I Didn’t Know My IBD Would Impact My Fertility
I felt like the excitement and joy had been ripped away from me before I’d even decided I was ready for kids.
I sat in a small chair opposite my surgeon when he said three letters that forced me to break down and cry: “IVF.”
I hadn’t gone into the appointment ready to talk about my fertility. I wasn’t expecting it. I’d thought it was just going to be a routine checkup, months after I had my second major surgery.
I was 20 years old and just a few months out of my reversal surgery. For 10 months prior to this, I had lived with a stoma bag after ulcerative colitis, a form of inflammatory bowel disease (IBD), caused my colon to perforate.
After almost a year with the stoma bag, I decided it was time to try out a reversal, and I went under the knife once more to have my small intestine stitched to my rectum, which allowed me to go to the toilet “normally” again.
I knew my life wouldn’t be totally normal after that. I knew that I’d never have a formed bowel movement again. That I’d need to go a lot more than the average person and that I’d struggle with hydration and absorbing nutrients well.

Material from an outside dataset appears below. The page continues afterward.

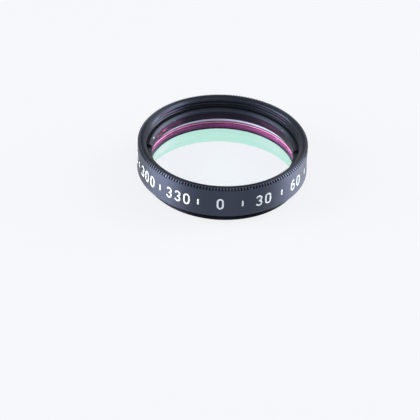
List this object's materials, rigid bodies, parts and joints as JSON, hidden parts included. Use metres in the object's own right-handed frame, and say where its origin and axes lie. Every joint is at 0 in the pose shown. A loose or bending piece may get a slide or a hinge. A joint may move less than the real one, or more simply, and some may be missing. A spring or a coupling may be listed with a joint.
{
  "type": "luminance filter",
  "caption": "Round luminance filter: a coated clear glass disc held by a slotted ring in a black threaded cell with a finely knurled bevelled rim.",
  "frame": {"origin": "centre of the lower end of the male thread, on the optical axis, where the filter stands", "axes": "+Z along the optical axis, from the male thread towards the knurled rim; +X through one spanner slot of the retaining ring"},
  "size_m": [0.031, 0.031, 0.0077],
  "materials": {
    "cell_black_anodised": "black anodised, satin, fine turned",
    "ring_black_anodised": "black anodised, matt",
    "coated_glass": "polished, coated on both faces, with a fine ground edge",
    "white_scale_fill": "white paint filling the engraved figures, satin"
  },
  "bodies": {
    "root": {"filter_cell": "cell_black_anodised", "retaining_ring": "ring_black_anodised", "filter_glass": "coated_glass"}
  },
  "joints": []
}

But I didn’t expect the surgery to affect my fertility.
I didn’t know what to think, so I just cried. It was all such a shock for me. I was only 20 and I hadn’t even thought of having children until I was a lot older, and having gone through such life-changing surgery, I felt overwhelmed.
I felt upset for many reasons, but I also felt guilty for being upset. I felt like I had nothing to cry about. Some people aren’t able to have children at all. Some can’t afford IVF, whereas I would have been offered it for free.
How could I sit there and cry when I still had an opportunity to conceive, when some couldn’t at all? How was that fair?
Beyond the suffering that comes with any kind of IBD, I’d now undergone two major surgeries. Being told I would have struggles with my fertility felt like yet another hurdle to jump over.
Like many living with a chronic illness, I couldn’t help but dwell on how unfair it all felt. Why was this happening to me? What did I do so wrong that I deserved all of this?
I was also mourning for those exciting times when you try for a baby. I knew it was unlikely that I would ever have that. If I decided to try for a baby, I knew it would be a time filled with stress, upset, doubt, and disappointment.
I was never going to be one of those women who decided to try for a baby and had a great time doing so, just waiting for it to happen.
I’m still accepting and coming to terms with how my surgeries have affected my body and my fertility.I now believe that whatever happens will happen, and what’s not meant to be won’t be.
That way I can’t be too disappointed.